学校長からのお話を掲載しています
校長講話 喜怒哀楽の人間学
【心に響く小さな5つの物語】致知出版社 から、朗読します。
その少年は両親の愛情をいっぱいに受けて育てられた。
ことに母親の溺愛は、近所の笑いの種になるほどだった。
その母親が姿を消した。庭に造られた粗末な離れの小屋に、籠(こ)もったのである。結核を病(や)んだのだった。
近寄るなと周りは注意したが、母恋しさに少年は離れの小屋に近寄らずには、いられなかった。しかし、母は一変していた。
少年を見ると、ありったけの罵声(ばせい)を浴びせた。コップ、お盆、手鏡と手当たり次第に投げつける。
青ざめた顔。長く乱れた髪。荒れ狂う姿は、鬼だった。
少年は次第に母を憎悪(ぞうお)するようになった。
悲しみに彩(いろど)られた憎悪だった。
少年が6歳の誕生日に、 母は逝った。
[お母さんにお花を]と勧める家政婦のおばさんに、少年は全身で逆らい、
決して棺(ひつぎ)の中を見ようとはしなかった。
父は再婚した。少年は新しい母に愛されようとした。だが、だめだった。
父と義母の間に子どもが生まれ、少年はのけ者になる。少年が9歳になって、ほどなく、父が亡くなった。やはり結核だった。
その頃から少年の家出が始まる。公園やお寺が寝場所だった。
公衆電話のボックスで体を二つ折りにして寝たこともある。
そのたびに、警察に保護された。
何度目かの家出の時、義母は、父が残した物を処分し、家をたたんで蒸発した。それからの少年は施設を転々とするようになる。

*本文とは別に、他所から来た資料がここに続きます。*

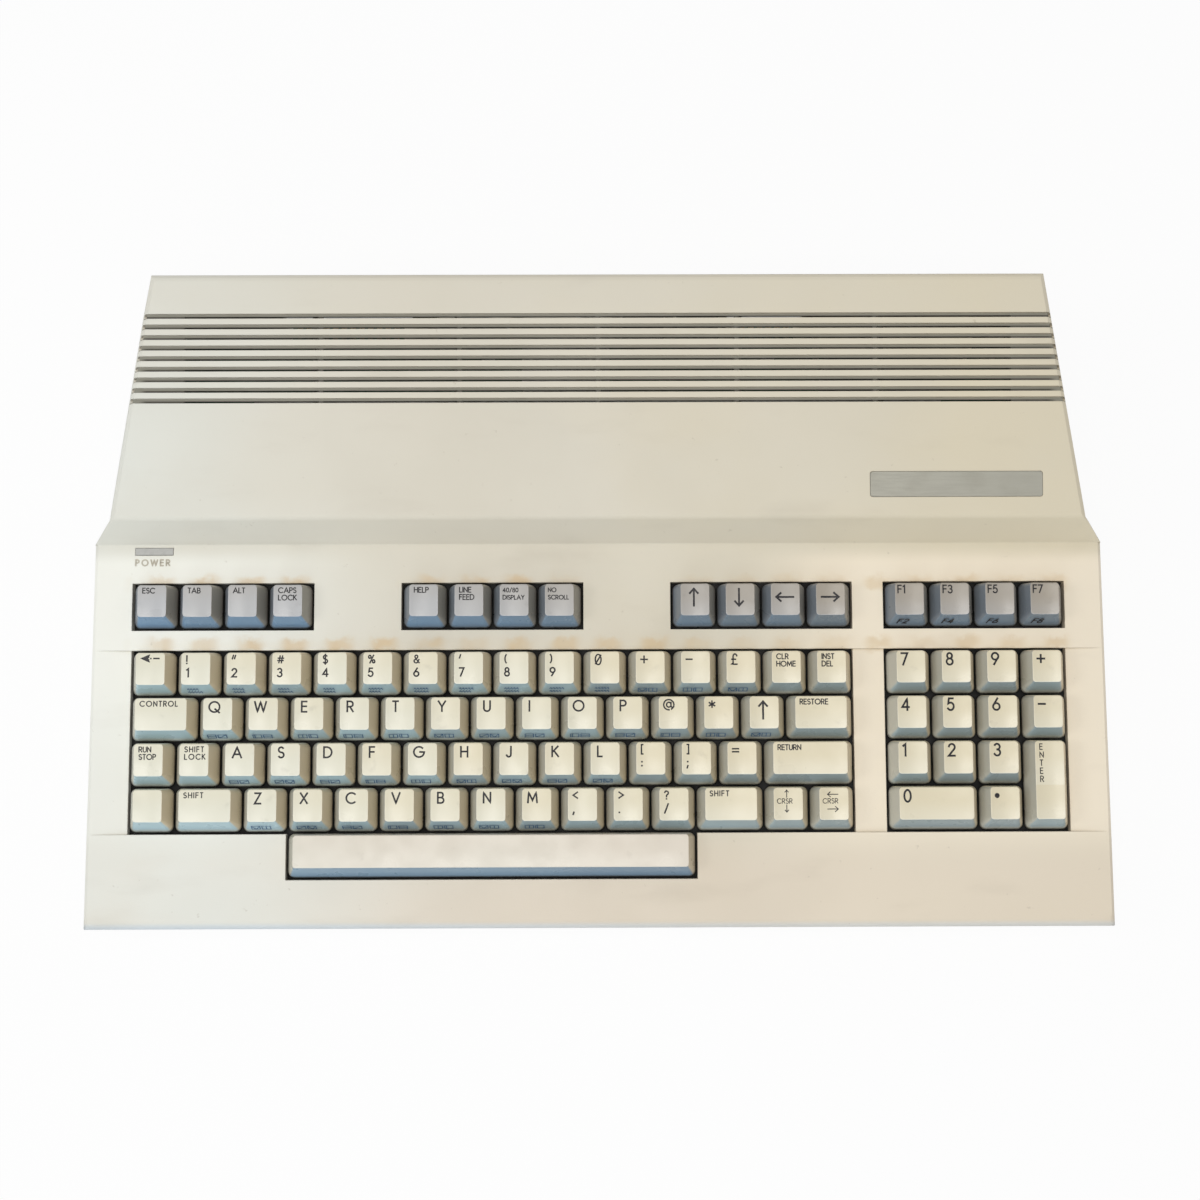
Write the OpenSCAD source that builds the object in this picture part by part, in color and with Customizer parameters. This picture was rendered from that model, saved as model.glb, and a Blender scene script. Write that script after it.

13歳の時だった。少年は知多半島の少年院にいた。もういっぱしの[札付き]だった。
ある日、少年に奇跡の面会者が現れた。泣いて少年に棺の中の母を見せようとしたあの家政婦のおばさんだった。
おばさんは、なぜ母が鬼になったかを話した。死の床で、母はおばさんに言ったのだった。
『私はもうすぐ死にます。あの子は母親を失うのです。
幼い子が母と別れて悲しむのは、優しくしてくれた記憶があるからです。
憎らしい母なら、死んでも悲しまないでしょう。
あの子が新しいお母さんにかわいがってってもらうためには
死んだ母親なんか憎ませておいた方が良いのです。
その方があの子は幸せになれるのです。』
少年は話を聞いて呆然(ぼうぜん)とした。自分はこんなに愛されていたのか。
涙が止めどもなく流れ落ちた。札付きが立ち直ったのはそれからである。
以上は、作家 西村滋さんの少年期の話である。
本当の愛情とはどんなものでしょう。愛情の表し方もいろいろである。きと、自分に厳しい人(親、先生)の厳しさは、本当は愛情の表れなのです。感謝して生活できると、強くそして優しくなれますね。しましょう。